Yes, I agree that companies who use copyright laws to prevent their manuals to be used for repair are abusing the law. But their motivation is for money, not to stop repair. I believe manufacturers can care less about you repairing your vehicle, phone or tractor. Its all about greed. Locking down information so that you can only use their "special" or "certified" and expensive service technicians is all about money. By them using this tactic, it means they are making more money from fighting the Right to Repair movement than supporting it. This just supports my first claim that we need to work WITH manufacturers so that profit actually INCREASES when they support repairs from 3rd parties. We need to ask manufacturers what they would need in order to make the Right to Repair Act benefit them.

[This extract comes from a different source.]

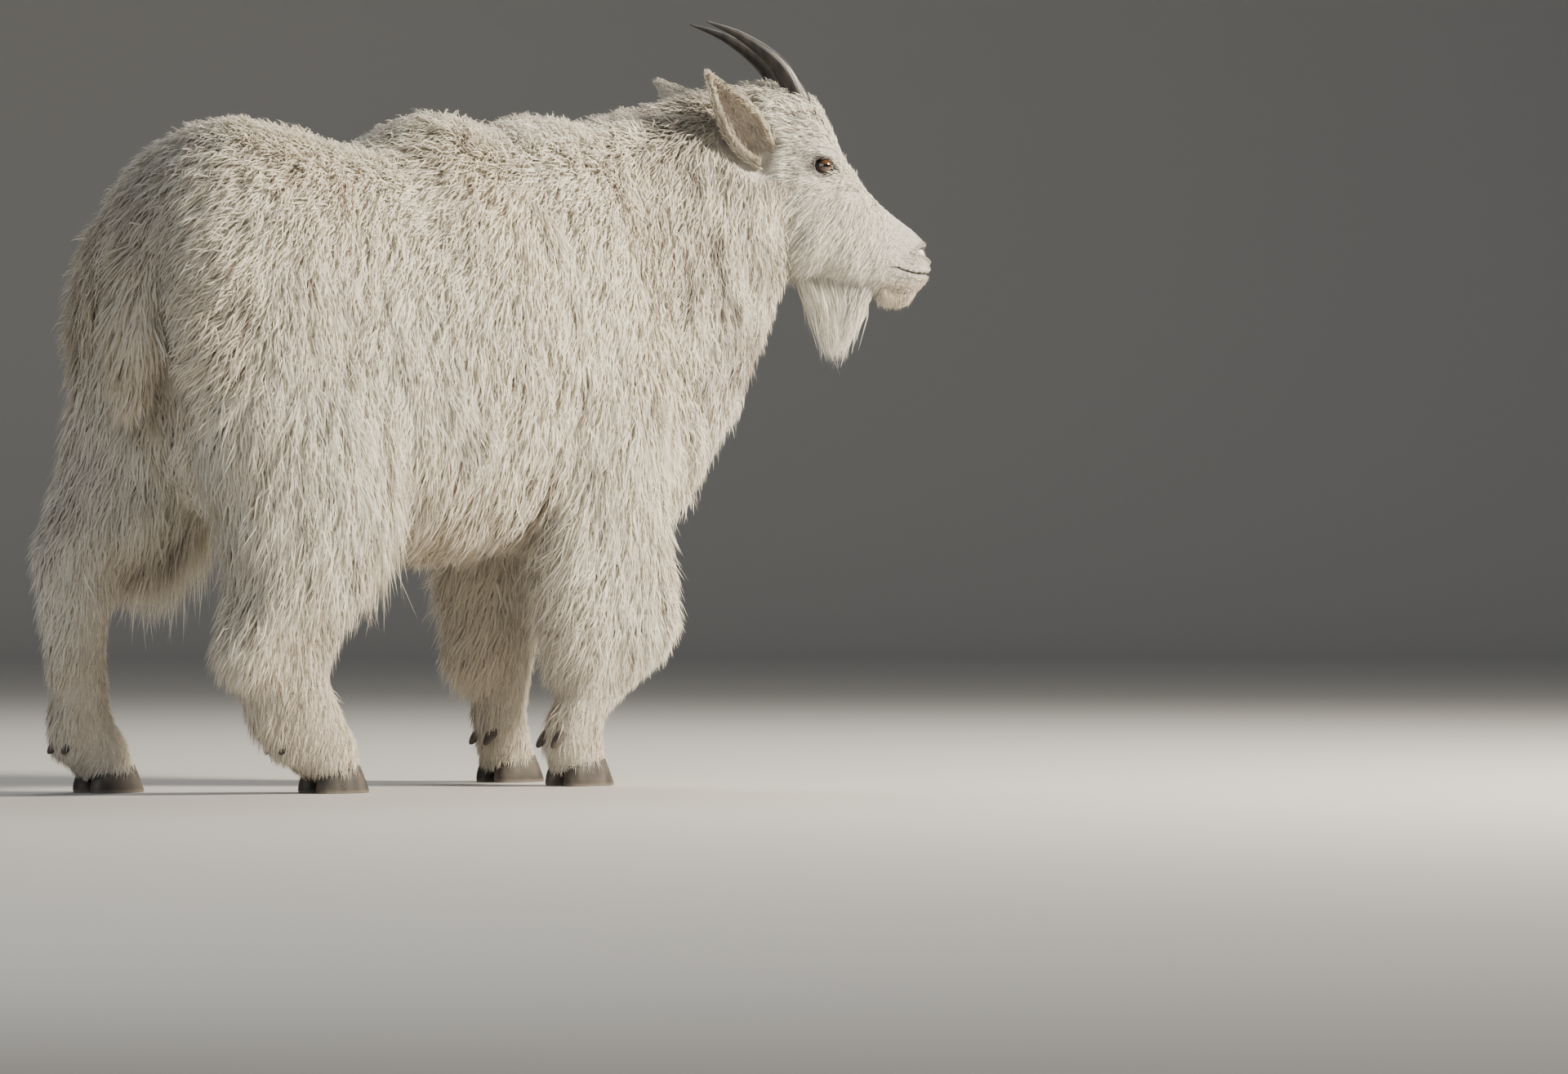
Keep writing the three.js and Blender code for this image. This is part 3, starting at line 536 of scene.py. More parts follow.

Really? Do you really think manufacturers are going to support "tinkering"? What is your definition of "tinkering"? If I sold a lawn chair, I wouldn't want my customers to follow a trend where they strap wheels to it and use it as a race car and hurt themselves. I wouldn't want people to mod their toaster to print their name on it by attaching metal wires inside of the coils, because thats dangerous. I wouldn't want someone to mod their car to be able to turn sideways when they turn a corner. Repair and "tinkering" are two different things. Repair RESTORES a device to manufacturer established function while TINKERING just tries to poke and mod things just for the fun of it and bring it FARTHER AWAY from the manufacturers established function. We should be fighting to RESTORE damaged devices to working condition, not to have fun pulling out wires inside just because.